A nationwide FAIMA survey has flagged important gaps in medical education across India: weak skills labs, irregular teaching, heavy clerical burdens on trainees, faculty shortages and rising mental-health stress among students and residents.

Key findings
- Infrastructure shortfalls: Many colleges lack adequate facilities, affecting hands-on training.
- Skills-lab gaps: Fewer than half of respondents report functional skills labs for simulation and practice.
- Irregular teaching & clinical exposure: A sizable share of trainees report inconsistent teaching schedules and inadequate patient exposure.
- Excess clerical work & toxic culture: Residents face heavy administrative burdens and report stressful or unsupportive work environments.
- Faculty shortages: Insufficient teaching staff undermines supervision and learning quality.
- Mental-health concerns: High levels of stress and limited access to counselling or wellness support are widespread.
Why it matters
Weak practical training and inconsistent teaching threaten clinical competence and patient safety. Excessive workload and poor workplace culture worsen burnout and mental-health risks among future doctors.
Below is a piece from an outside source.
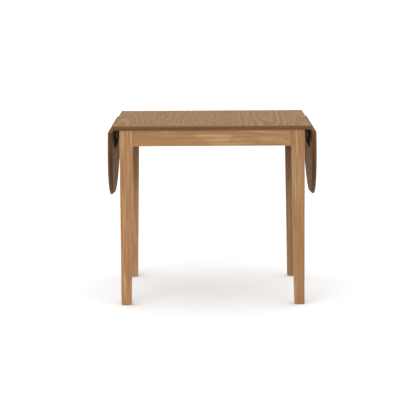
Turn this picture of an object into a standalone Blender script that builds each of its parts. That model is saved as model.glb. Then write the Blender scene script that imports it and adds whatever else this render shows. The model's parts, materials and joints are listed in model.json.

Fixing these gaps is vital for quality care and for protecting trainee wellbeing.
- Immediate actions (for institutions & regulators)
- Audit and repair/upgrade skills labs and essential clinical-training facilities.
- Enforce regular, documented teaching timetables and protect resident duty hours.
- Ensure timely stipend/payment disbursal and reduce clerical load on trainees.
- Fast-track faculty recruitment and deploy visiting faculty or simulation sessions as stopgaps.
- Establish confidential mental-health support (counsellors, peer helplines, structured wellness programmes).
Guidance for students & faculty
- Students: Record and report stipend delays, unsafe conditions or chronic workload issues to student bodies or institutional grievance cells; use peer support and mental-health services.
- Faculty: Prioritise supervised clinical teaching, advocate for protected teaching time, and help set up wellness and mentoring programmes.
- Administrators: Monitor teaching quality, fix infrastructure gaps, and communicate clear duty-hour and stipend policies.
Conclusion
The FAIMA survey is a clear wake-up call: to maintain clinical standards and safeguard trainee wellbeing, medical education must restore regular teaching, strengthen practical skills training, fill faculty gaps and provide robust mental-health support.
FAQs
1. Who ran the survey?
Ans: FAIMA conducted a national survey of students, residents and faculty.
2. What are the top problems?
Ans: Skills-lab shortfalls, irregular teaching, excessive clerical duties, faculty shortages and mental-health stress.
3. Will this change policy?
Ans: The findings are a strong case for audits, targeted investments and regulatory attention; action will depend on institutional and regulatory follow-up.
4. What can trainees do now?
Ans: Raise issues through official grievance channels, seek peer/faculty support, and use any available counselling services.